>> begin Source material

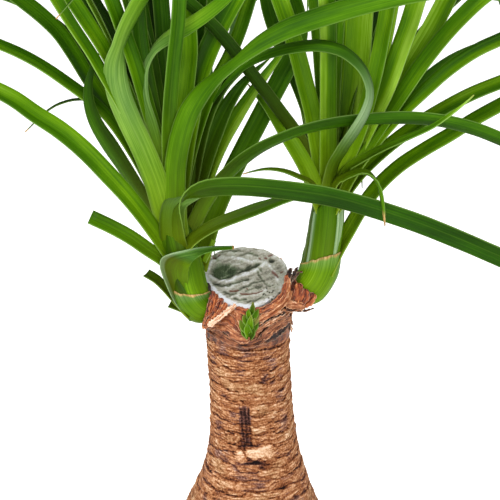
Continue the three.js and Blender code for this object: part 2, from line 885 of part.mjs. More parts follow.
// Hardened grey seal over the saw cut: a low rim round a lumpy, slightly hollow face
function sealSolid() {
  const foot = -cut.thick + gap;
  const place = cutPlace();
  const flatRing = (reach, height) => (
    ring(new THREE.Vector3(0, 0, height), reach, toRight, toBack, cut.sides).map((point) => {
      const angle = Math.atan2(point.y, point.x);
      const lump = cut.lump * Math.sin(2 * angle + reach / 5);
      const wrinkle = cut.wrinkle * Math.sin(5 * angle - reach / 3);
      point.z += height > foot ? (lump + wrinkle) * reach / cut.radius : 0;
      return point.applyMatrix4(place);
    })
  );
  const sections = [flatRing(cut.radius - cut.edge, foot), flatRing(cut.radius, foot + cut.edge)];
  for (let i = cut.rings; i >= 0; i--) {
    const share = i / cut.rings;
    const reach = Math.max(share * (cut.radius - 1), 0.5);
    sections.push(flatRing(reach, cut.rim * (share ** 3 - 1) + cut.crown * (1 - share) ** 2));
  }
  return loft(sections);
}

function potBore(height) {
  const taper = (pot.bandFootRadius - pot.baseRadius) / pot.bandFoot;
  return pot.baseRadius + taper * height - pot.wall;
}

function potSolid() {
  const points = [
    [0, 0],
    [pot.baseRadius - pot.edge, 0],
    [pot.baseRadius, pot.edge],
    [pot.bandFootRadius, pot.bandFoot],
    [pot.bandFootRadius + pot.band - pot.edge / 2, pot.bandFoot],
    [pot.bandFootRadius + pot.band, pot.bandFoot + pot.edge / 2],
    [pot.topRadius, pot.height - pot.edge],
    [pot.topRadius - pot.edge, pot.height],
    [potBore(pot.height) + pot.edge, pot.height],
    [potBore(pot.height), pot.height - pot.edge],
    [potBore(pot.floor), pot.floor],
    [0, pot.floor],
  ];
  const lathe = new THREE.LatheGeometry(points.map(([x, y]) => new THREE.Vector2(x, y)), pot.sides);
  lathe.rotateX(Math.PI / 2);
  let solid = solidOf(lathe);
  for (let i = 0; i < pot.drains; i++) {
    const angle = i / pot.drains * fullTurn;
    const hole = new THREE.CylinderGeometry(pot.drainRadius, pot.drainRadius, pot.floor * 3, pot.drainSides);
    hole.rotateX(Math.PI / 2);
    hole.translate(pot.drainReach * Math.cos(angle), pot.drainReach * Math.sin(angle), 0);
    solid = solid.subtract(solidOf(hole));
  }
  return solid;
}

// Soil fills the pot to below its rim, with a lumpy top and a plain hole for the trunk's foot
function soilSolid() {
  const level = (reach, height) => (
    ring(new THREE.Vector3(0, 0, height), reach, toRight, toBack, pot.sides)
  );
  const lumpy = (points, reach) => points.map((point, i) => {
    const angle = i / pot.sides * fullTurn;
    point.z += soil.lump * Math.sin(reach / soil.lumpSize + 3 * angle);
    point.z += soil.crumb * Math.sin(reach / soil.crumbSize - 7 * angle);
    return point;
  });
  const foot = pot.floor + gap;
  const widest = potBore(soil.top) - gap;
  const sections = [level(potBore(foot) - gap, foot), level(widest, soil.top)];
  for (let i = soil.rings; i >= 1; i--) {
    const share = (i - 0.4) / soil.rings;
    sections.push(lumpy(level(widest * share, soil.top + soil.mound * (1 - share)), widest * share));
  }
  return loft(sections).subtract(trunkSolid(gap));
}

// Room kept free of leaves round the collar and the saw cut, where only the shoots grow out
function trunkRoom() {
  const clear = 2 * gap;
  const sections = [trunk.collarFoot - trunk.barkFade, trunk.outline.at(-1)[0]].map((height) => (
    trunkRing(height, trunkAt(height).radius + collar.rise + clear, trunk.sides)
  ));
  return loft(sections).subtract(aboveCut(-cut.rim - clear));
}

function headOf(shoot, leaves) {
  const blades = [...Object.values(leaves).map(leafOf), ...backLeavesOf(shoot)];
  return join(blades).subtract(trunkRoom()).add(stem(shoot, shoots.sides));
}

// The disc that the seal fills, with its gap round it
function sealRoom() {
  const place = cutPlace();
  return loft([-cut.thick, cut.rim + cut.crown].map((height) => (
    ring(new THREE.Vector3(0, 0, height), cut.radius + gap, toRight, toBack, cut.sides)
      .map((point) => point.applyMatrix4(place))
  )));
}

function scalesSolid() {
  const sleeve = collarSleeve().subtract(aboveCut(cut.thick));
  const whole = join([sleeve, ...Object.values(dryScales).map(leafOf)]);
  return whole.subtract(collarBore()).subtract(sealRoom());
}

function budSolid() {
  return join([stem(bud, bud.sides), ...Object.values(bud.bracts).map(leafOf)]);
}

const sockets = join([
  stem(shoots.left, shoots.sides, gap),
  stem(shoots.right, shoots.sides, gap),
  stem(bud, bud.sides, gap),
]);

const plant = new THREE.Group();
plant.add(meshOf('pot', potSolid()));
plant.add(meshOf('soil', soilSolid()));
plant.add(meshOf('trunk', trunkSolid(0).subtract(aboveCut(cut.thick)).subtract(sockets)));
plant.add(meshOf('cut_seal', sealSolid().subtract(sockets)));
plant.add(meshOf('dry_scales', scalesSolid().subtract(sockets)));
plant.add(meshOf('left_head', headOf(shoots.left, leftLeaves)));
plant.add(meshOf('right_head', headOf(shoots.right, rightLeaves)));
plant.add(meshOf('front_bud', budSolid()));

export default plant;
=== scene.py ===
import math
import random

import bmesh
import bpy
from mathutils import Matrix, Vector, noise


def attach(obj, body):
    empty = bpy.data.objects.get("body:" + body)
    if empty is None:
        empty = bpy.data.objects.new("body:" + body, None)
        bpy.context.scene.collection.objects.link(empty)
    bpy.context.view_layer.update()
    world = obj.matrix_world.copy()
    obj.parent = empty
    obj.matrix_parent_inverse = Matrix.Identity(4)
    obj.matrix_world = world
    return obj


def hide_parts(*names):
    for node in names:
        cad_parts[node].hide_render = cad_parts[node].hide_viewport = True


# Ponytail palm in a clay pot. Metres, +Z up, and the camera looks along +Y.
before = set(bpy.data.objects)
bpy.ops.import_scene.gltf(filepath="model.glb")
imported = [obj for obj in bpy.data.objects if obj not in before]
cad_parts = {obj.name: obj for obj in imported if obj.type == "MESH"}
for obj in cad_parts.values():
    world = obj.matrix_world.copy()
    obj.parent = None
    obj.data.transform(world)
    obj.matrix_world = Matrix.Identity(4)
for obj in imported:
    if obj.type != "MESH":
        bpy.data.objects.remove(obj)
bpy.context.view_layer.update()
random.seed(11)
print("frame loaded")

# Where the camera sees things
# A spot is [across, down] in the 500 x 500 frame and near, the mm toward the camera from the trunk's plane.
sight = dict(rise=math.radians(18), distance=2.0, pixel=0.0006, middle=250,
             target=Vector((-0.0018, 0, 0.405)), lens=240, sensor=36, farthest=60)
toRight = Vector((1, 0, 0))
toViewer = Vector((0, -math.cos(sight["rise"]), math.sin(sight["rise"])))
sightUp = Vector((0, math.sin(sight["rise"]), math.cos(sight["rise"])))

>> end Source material

◆ Do this ◆
Only the lines from the one containing "const plant = new THREE.Group();" to the one containing "obj.parent = empty" are to be printed, both ends included, exactly as written.

◆ Solution for this problem ◆
const plant = new THREE.Group();
plant.add(meshOf('pot', potSolid()));
plant.add(meshOf('soil', soilSolid()));
plant.add(meshOf('trunk', trunkSolid(0).subtract(aboveCut(cut.thick)).subtract(sockets)));
plant.add(meshOf('cut_seal', sealSolid().subtract(sockets)));
plant.add(meshOf('dry_scales', scalesSolid().subtract(sockets)));
plant.add(meshOf('left_head', headOf(shoots.left, leftLeaves)));
plant.add(meshOf('right_head', headOf(shoots.right, rightLeaves)));
plant.add(meshOf('front_bud', budSolid()));

export default plant;
=== scene.py ===
import math
import random

import bmesh
import bpy
from mathutils import Matrix, Vector, noise


def attach(obj, body):
    empty = bpy.data.objects.get("body:" + body)
    if empty is None:
        empty = bpy.data.objects.new("body:" + body, None)
        bpy.context.scene.collection.objects.link(empty)
    bpy.context.view_layer.update()
    world = obj.matrix_world.copy()
    obj.parent = empty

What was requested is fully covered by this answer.